# Sink full of flatheads



## river_roach (Sep 8, 2009)

I was concerned about the Alabama River because I heard it had been raped of all of the flathead catfish. So, I broke down and went after them yesterday. I was able to fill the sink up but didn't manage to catch any monsters. It was just an average catch. I was rolling solo. The wife didn't want to take off work to come play.


----------



## daniel9829 (Jan 31, 2009)

thats enough to stink a skillet. good fish. 
:yes:


----------



## jakec (Oct 14, 2010)

nice haul man!:notworthy:​


----------



## pcola4 (Apr 13, 2009)

Nice haul! Need to give us some lessons on catfishing.


----------



## Cracker (May 15, 2012)

:lol: Once again, nice job!!!!!!


----------



## ctgalloway21 (Jun 25, 2012)

where at on the Alabama River? I would join you for some cats.


----------



## river_roach (Sep 8, 2009)

I was close to Montgomery? Do you know where Cooter's Pond is?


----------



## ctgalloway21 (Jun 25, 2012)

yeah, I live like 5 minutes from Cooter's. Do you live around the area? Did you catch them in Cooters or the main river channel? How did you catch them?


----------



## river_roach (Sep 8, 2009)

I caught them in the river. I caught them on a trot line and some of them on bush hooks. I caught some channel and blue cats too. I didn't keep them though.


----------



## firespan1 (Sep 7, 2011)

Headed down to dixie landing tonight for a couple of days,camping out across from the landing.Been having trouble finding shad,did ya see any schooling on top?Dont worry about the alabama, its just fine!:thumbup:


----------



## river_roach (Sep 8, 2009)

The largest majority of the shad I saw were in the sloughs and in the creeks. They were in large schools. I did not see many schools on the main river.


----------



## Capn Hook (Jan 9, 2012)

The pioneers will be proud


----------



## river_roach (Sep 8, 2009)

LMFAO Capn Hook............. They held my hand throughout the entire process.


----------



## CatCrusher (Jan 18, 2009)

firespan1 said:


> Headed down to dixie landing tonight for a couple of days,camping out across from the landing.Been having trouble finding shad,did ya see any schooling on top?Dont worry about the alabama, its just fine!:thumbup:


Did see some shad right above Dixie the other morning.

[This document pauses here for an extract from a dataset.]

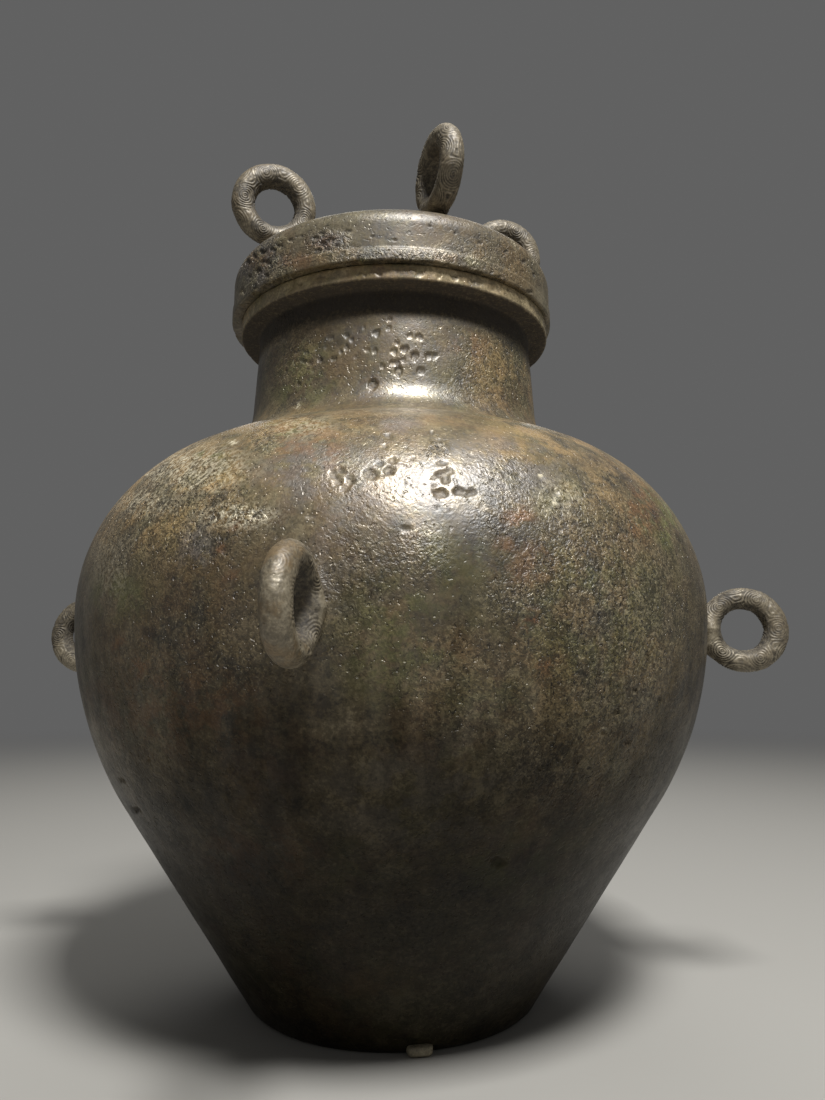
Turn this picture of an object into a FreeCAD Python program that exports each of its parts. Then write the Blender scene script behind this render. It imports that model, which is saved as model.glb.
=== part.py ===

As a matter of fact they were right in the middle of the river.


----------



## firespan1 (Sep 7, 2011)

Thanks ,roll tide!


----------



## Capn Hook (Jan 9, 2012)

Just effin with ya Roach! Nice fish


----------



## CatCrusher (Jan 18, 2009)

firespan1 said:


> Thanks ,roll tide!



Oh crap didn't know you were a bama fan. Wouldn't have given out that info had I have known that. LOL


----------